### Information shown
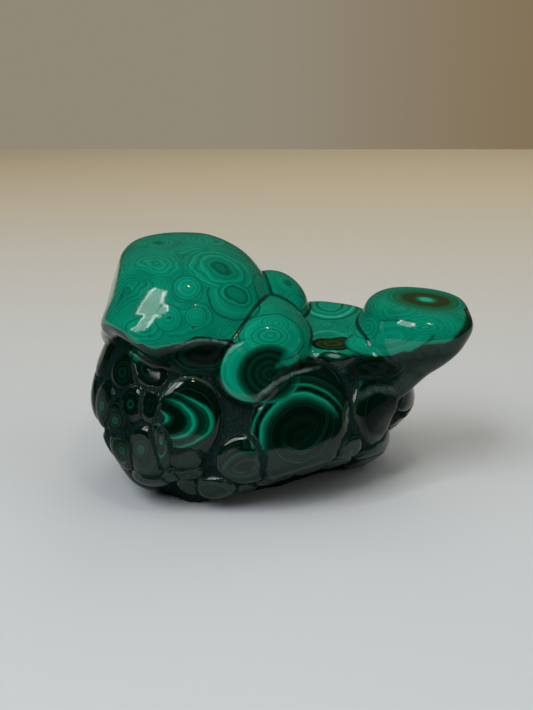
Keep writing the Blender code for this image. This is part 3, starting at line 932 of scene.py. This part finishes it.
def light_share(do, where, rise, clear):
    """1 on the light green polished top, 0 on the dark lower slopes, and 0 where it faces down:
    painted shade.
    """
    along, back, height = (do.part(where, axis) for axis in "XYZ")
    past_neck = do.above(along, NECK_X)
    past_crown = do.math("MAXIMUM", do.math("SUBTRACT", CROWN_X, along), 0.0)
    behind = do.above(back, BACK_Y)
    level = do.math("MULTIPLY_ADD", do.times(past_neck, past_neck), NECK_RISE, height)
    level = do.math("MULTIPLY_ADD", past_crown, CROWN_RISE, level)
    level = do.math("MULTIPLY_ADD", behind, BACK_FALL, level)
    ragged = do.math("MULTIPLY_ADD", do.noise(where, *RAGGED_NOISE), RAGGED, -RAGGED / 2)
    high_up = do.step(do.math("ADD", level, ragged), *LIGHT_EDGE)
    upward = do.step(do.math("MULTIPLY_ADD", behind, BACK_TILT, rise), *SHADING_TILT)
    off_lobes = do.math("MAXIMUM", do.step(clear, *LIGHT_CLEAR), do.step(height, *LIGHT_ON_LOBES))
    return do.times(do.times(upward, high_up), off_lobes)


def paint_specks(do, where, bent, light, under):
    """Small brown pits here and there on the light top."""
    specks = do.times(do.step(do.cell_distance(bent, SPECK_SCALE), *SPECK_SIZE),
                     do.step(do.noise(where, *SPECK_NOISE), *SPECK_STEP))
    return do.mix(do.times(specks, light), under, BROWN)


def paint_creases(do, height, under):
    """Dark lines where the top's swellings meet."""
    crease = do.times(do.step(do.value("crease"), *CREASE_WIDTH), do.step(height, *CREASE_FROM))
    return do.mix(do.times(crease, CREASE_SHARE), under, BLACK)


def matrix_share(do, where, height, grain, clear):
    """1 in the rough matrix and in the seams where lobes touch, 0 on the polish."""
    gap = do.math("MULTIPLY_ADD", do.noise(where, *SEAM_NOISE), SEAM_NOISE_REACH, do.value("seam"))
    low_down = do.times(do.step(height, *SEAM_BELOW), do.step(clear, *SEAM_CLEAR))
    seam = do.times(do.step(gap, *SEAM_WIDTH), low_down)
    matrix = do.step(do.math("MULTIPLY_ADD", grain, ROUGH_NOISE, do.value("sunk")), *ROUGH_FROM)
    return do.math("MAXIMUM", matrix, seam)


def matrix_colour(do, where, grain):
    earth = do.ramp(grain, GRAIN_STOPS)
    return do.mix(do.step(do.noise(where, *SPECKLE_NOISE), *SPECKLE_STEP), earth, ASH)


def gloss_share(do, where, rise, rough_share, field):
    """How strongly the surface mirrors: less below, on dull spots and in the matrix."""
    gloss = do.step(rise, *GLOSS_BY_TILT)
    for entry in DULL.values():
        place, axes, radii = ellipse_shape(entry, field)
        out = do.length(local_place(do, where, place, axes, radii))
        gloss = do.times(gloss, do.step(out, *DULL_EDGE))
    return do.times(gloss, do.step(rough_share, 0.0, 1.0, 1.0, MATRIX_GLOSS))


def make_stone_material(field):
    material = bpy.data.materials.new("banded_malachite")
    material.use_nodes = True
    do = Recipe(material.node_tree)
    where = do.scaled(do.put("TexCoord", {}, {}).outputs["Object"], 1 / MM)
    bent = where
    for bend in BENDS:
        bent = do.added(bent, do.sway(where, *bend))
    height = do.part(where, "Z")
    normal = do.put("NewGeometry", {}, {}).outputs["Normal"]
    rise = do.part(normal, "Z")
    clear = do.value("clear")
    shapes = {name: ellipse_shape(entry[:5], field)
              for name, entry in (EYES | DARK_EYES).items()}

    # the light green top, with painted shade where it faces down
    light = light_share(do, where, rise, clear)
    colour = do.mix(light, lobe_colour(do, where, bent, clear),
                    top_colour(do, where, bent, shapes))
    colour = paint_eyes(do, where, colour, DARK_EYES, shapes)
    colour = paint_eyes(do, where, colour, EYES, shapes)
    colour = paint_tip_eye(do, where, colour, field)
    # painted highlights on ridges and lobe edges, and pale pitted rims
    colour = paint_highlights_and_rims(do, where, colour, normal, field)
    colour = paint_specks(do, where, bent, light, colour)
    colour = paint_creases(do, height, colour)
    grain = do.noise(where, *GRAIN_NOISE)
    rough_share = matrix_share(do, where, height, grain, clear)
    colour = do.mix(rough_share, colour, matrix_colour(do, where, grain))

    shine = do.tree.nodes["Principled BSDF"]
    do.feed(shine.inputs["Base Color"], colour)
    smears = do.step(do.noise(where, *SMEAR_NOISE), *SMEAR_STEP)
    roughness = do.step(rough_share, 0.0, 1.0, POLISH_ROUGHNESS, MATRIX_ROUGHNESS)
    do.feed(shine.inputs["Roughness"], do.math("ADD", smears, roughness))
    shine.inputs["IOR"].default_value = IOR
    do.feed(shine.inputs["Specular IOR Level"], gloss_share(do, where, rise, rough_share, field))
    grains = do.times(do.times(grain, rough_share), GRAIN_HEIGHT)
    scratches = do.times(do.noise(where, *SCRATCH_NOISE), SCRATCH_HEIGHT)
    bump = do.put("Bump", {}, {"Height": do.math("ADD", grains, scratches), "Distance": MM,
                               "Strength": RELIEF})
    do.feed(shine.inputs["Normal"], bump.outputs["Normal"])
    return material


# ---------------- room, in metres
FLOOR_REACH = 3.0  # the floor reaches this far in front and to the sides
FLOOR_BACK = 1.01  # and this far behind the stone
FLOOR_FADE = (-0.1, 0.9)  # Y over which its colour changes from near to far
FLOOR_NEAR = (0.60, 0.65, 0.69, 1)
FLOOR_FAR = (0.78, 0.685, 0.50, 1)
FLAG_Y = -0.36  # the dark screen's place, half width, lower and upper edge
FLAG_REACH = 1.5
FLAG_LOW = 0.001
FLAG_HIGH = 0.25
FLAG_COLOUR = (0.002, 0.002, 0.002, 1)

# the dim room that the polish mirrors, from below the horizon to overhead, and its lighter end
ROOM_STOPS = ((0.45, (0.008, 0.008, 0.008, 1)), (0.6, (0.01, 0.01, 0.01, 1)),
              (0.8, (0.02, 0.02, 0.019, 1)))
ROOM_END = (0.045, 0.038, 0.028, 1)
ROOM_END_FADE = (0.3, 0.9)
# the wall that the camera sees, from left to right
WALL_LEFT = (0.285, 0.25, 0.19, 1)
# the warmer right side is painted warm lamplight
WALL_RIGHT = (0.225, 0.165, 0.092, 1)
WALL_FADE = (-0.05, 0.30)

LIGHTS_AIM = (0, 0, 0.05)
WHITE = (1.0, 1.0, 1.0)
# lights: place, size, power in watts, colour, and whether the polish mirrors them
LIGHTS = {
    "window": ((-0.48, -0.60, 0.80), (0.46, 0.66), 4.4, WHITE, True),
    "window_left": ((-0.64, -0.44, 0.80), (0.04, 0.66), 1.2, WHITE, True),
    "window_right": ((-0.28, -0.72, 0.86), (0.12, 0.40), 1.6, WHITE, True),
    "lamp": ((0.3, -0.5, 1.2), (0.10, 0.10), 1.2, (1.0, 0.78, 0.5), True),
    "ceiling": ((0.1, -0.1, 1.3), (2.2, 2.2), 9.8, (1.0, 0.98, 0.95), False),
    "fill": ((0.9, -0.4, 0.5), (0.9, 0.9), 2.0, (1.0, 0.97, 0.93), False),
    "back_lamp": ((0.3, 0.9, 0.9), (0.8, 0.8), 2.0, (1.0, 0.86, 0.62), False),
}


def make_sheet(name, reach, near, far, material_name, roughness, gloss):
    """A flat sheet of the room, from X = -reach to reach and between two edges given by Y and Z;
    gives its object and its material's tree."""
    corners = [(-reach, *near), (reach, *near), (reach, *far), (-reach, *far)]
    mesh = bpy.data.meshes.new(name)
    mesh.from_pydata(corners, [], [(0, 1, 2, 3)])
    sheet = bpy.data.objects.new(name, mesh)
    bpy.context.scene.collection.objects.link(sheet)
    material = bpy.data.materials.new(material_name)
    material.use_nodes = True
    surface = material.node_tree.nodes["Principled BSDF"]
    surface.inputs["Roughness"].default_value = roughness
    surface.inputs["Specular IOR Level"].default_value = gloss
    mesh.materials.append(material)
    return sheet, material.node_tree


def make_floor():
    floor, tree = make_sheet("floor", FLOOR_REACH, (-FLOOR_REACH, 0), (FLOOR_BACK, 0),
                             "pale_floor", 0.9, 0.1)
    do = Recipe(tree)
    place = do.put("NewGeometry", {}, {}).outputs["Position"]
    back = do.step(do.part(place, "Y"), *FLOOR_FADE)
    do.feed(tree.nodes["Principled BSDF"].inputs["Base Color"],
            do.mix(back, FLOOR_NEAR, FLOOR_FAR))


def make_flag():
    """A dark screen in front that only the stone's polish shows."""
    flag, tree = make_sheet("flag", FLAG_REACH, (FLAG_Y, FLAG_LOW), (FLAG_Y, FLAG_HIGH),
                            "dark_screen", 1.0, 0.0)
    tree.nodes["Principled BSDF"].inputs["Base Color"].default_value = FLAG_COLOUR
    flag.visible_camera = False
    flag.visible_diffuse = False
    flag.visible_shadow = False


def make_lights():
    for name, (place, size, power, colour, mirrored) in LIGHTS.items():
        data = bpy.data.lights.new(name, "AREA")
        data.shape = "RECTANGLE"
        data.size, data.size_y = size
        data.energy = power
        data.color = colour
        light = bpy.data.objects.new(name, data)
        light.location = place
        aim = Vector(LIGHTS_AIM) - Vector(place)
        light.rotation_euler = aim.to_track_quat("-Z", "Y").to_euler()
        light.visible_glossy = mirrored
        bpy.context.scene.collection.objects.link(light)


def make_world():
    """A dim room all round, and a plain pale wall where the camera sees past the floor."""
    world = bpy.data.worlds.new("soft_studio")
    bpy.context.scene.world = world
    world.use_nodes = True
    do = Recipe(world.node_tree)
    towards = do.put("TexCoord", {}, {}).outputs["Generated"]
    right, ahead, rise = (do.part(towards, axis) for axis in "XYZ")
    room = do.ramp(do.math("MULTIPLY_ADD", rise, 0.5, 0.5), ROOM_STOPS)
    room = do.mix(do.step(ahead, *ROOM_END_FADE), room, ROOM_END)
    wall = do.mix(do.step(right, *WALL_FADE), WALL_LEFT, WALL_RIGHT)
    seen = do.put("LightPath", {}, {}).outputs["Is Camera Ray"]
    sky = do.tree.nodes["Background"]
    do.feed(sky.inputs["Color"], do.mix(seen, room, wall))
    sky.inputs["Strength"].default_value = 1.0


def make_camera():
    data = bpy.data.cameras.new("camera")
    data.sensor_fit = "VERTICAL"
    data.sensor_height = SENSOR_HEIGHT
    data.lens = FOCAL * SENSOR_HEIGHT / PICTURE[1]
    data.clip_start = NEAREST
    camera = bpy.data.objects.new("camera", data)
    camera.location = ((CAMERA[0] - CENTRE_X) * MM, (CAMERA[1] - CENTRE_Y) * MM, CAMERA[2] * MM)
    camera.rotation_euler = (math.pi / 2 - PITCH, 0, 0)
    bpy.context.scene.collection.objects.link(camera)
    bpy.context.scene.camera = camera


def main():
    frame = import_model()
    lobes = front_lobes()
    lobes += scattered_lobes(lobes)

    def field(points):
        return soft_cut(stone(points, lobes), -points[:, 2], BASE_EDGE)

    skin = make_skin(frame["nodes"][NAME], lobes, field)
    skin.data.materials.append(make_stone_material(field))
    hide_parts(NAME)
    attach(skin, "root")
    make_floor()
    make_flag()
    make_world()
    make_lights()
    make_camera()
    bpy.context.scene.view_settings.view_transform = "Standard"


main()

### Brief
Where a line holds "frame", copy it out.

### Task result
    frame = import_model()
    skin = make_skin(frame["nodes"][NAME], lobes, field)